Collected data entries:
========================

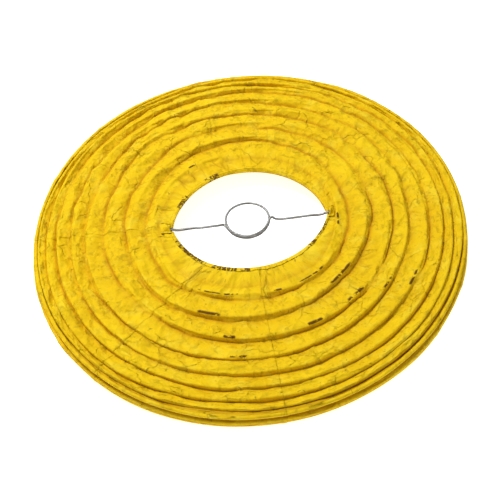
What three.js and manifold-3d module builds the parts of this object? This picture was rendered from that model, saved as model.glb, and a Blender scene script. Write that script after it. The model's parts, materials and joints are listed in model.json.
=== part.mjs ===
// A round accordion lantern shade of handmade paper, folded flat. Separate wire hoops carry eight
// paper gores, and a bent wire bar with a lampholder loop spans the top opening.
// Millimetres, +Z up. The origin is on the vertical axis, at the foot of the bottom hem.
// The front of the shade faces -Y and the crossbar runs along X.
import * as THREE from "three";
import { mergeVertices } from "three/addons/utils/BufferGeometryUtils.js";
import Module from "manifold-3d";

const wasm = await Module();
wasm.setup();

// Driving dimensions of the shade.
const RIM_RADIUS = 208; // centre of the widest hoop's wire
const BANDS = 10; // paper bands between an opening and the widest hoop
const GORES = 8;

// The top opening: the crossbar stretches its hoop into two arcs that meet at the bar's ends.
const EYE_RIGHT = 2.5; // the opening's middle lies this far to the right of the axis
const EYE_FORWARD = 3; // and this far in front of it
const EYE_HALF_LENGTH = 76.5;
const EYE_BACK_DEPTH = 68;
const EYE_FRONT_DEPTH = 57;
const TOP_NECK_RADIUS = 66; // the same hoop before it is stretched
const BOTTOM_OPENING_RADIUS = 82;

// The folded stack.
const RIM_HEIGHT = 14; // centre of the widest hoop's wire
const STACK_FLATNESS = 0.3; // a low power makes a flat top and a steep rim
const TOP_SAG = 8; // how far the paper sinks from the rim to the axis

// Wire, paper and clearances.
const HOOP_WIRE = 1.8; // across the flats of its six-sided section
const BAR_WIRE = 2.4;
const PAPER = 0.7; // paper with its paste and crumples
const GAP = 0.3;
const HEM_WIDTH = 6;
const HEM_TUCK = 3; // the part of a hem that is turned under its hoop
const SEAM_ANGLE = 0.003; // half of the slit between two gores, in radians
const CUTTER_RISE = 20; // how far the hem's cutter reaches above the top hoop

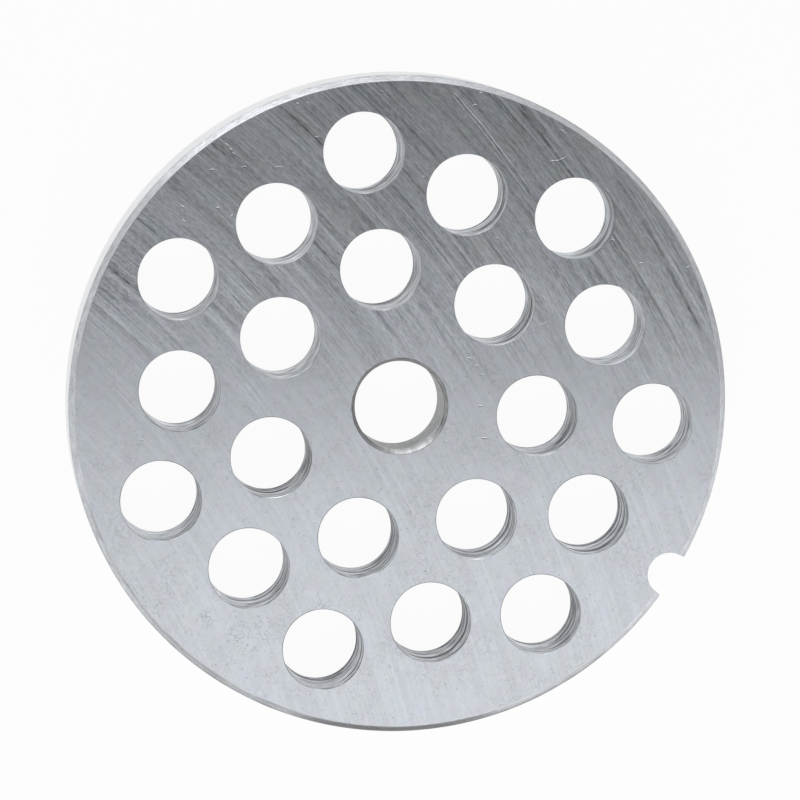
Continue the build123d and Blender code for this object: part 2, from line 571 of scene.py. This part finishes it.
# %% Work out the painted shade and painted highlights of the holes
RING_SHADE = 0.38
FOOT_SHADE = 0.32
SIDE_SHADE = 0.22
LIP_SHADE = 0.6
toward_near_side = np.clip(0.5 + hole_centres @ np.array(picture_down)[:2] / plate_radius * 0.7, 0.2, 1.0)
toward_near_side = toward_near_side[:, None, None]
foot_height = age_random.uniform(0.8, 1.8, (len(holes), 1, 1)) * MM
foot = np.exp(-((wall_profile[:, 1][:, None] / foot_height) ** 2))
foot = foot * (0.2 + 0.8 * uneven(hole_turn, (1, 3, 7), len(holes))[:, None])
# Painted shade on the hole walls: darker in the drill's rings and towards the back edge, more in the
# holes on the near side, on one side of every wall and along the front edge on another side.
hole_painted_shade = (RING_SHADE * rings / DEEPEST_RING + FOOT_SHADE * foot) * toward_near_side
hole_painted_shade = hole_painted_shade + SIDE_SHADE * facing(hole_turn, -5, 1.5)
hole_front = near_corner(wall_profile, hole_radius, plate_thickness, hole_edge_break)
hole_painted_shade = np.clip(hole_painted_shade + LIP_SHADE * hole_front * facing(hole_turn, 135, 2), 0, 1)
# Painted highlight: the front edge of every hole is brightened on one side, unevenly round it.
hole_painted_highlight = hole_front * facing(hole_turn, -45, 1) * uneven(hole_turn, (2, 5, 11), len(holes))[:, None]
print("holes: soil up to", hole_painted_shade.max().round(2), "and wear up to", hole_painted_highlight.max().round(2))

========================

* Your objective
Give back the whole listing exactly as it reads.

* In response
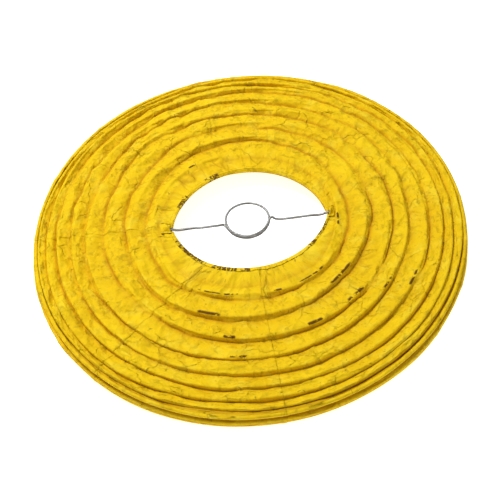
What three.js and manifold-3d module builds the parts of this object? This picture was rendered from that model, saved as model.glb, and a Blender scene script. Write that script after it. The model's parts, materials and joints are listed in model.json.
=== part.mjs ===
// A round accordion lantern shade of handmade paper, folded flat. Separate wire hoops carry eight
// paper gores, and a bent wire bar with a lampholder loop spans the top opening.
// Millimetres, +Z up. The origin is on the vertical axis, at the foot of the bottom hem.
// The front of the shade faces -Y and the crossbar runs along X.
import * as THREE from "three";
import { mergeVertices } from "three/addons/utils/BufferGeometryUtils.js";
import Module from "manifold-3d";

const wasm = await Module();
wasm.setup();

// Driving dimensions of the shade.
const RIM_RADIUS = 208; // centre of the widest hoop's wire
const BANDS = 10; // paper bands between an opening and the widest hoop
const GORES = 8;

// The top opening: the crossbar stretches its hoop into two arcs that meet at the bar's ends.
const EYE_RIGHT = 2.5; // the opening's middle lies this far to the right of the axis
const EYE_FORWARD = 3; // and this far in front of it
const EYE_HALF_LENGTH = 76.5;
const EYE_BACK_DEPTH = 68;
const EYE_FRONT_DEPTH = 57;
const TOP_NECK_RADIUS = 66; // the same hoop before it is stretched
const BOTTOM_OPENING_RADIUS = 82;

// The folded stack.
const RIM_HEIGHT = 14; // centre of the widest hoop's wire
const STACK_FLATNESS = 0.3; // a low power makes a flat top and a steep rim
const TOP_SAG = 8; // how far the paper sinks from the rim to the axis

// Wire, paper and clearances.
const HOOP_WIRE = 1.8; // across the flats of its six-sided section
const BAR_WIRE = 2.4;
const PAPER = 0.7; // paper with its paste and crumples
const GAP = 0.3;
const HEM_WIDTH = 6;
const HEM_TUCK = 3; // the part of a hem that is turned under its hoop
const SEAM_ANGLE = 0.003; // half of the slit between two gores, in radians
const CUTTER_RISE = 20; // how far the hem's cutter reaches above the top hoop

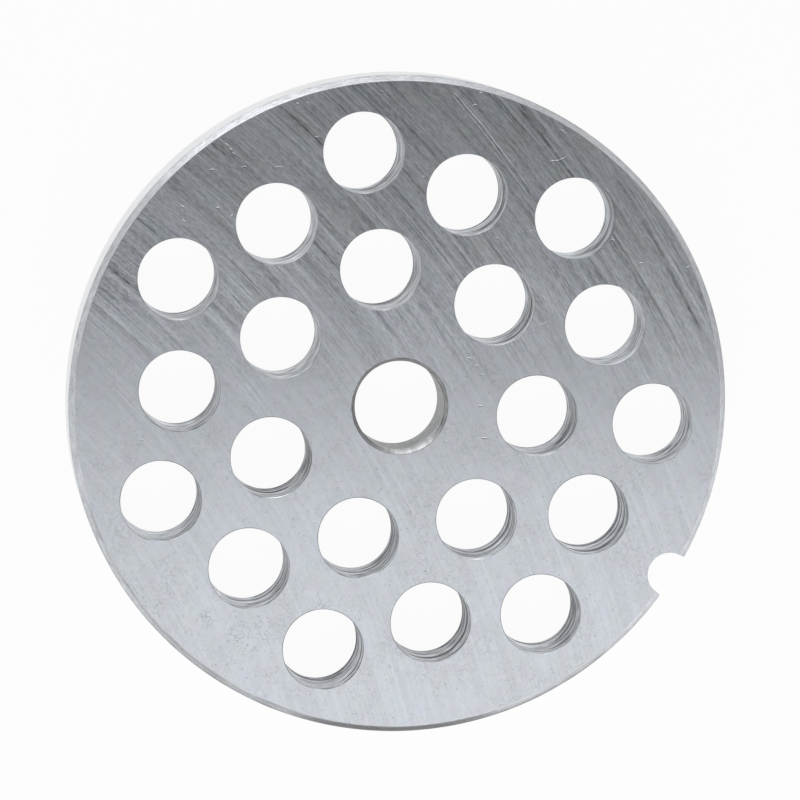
Continue the build123d and Blender code for this object: part 2, from line 571 of scene.py. This part finishes it.
# %% Work out the painted shade and painted highlights of the holes
RING_SHADE = 0.38
FOOT_SHADE = 0.32
SIDE_SHADE = 0.22
LIP_SHADE = 0.6
toward_near_side = np.clip(0.5 + hole_centres @ np.array(picture_down)[:2] / plate_radius * 0.7, 0.2, 1.0)
toward_near_side = toward_near_side[:, None, None]
foot_height = age_random.uniform(0.8, 1.8, (len(holes), 1, 1)) * MM
foot = np.exp(-((wall_profile[:, 1][:, None] / foot_height) ** 2))
foot = foot * (0.2 + 0.8 * uneven(hole_turn, (1, 3, 7), len(holes))[:, None])
# Painted shade on the hole walls: darker in the drill's rings and towards the back edge, more in the
# holes on the near side, on one side of every wall and along the front edge on another side.
hole_painted_shade = (RING_SHADE * rings / DEEPEST_RING + FOOT_SHADE * foot) * toward_near_side
hole_painted_shade = hole_painted_shade + SIDE_SHADE * facing(hole_turn, -5, 1.5)
hole_front = near_corner(wall_profile, hole_radius, plate_thickness, hole_edge_break)
hole_painted_shade = np.clip(hole_painted_shade + LIP_SHADE * hole_front * facing(hole_turn, 135, 2), 0, 1)
# Painted highlight: the front edge of every hole is brightened on one side, unevenly round it.
hole_painted_highlight = hole_front * facing(hole_turn, -45, 1) * uneven(hole_turn, (2, 5, 11), len(holes))[:, None]
print("holes: soil up to", hole_painted_shade.max().round(2), "and wear up to", hole_painted_highlight.max().round(2))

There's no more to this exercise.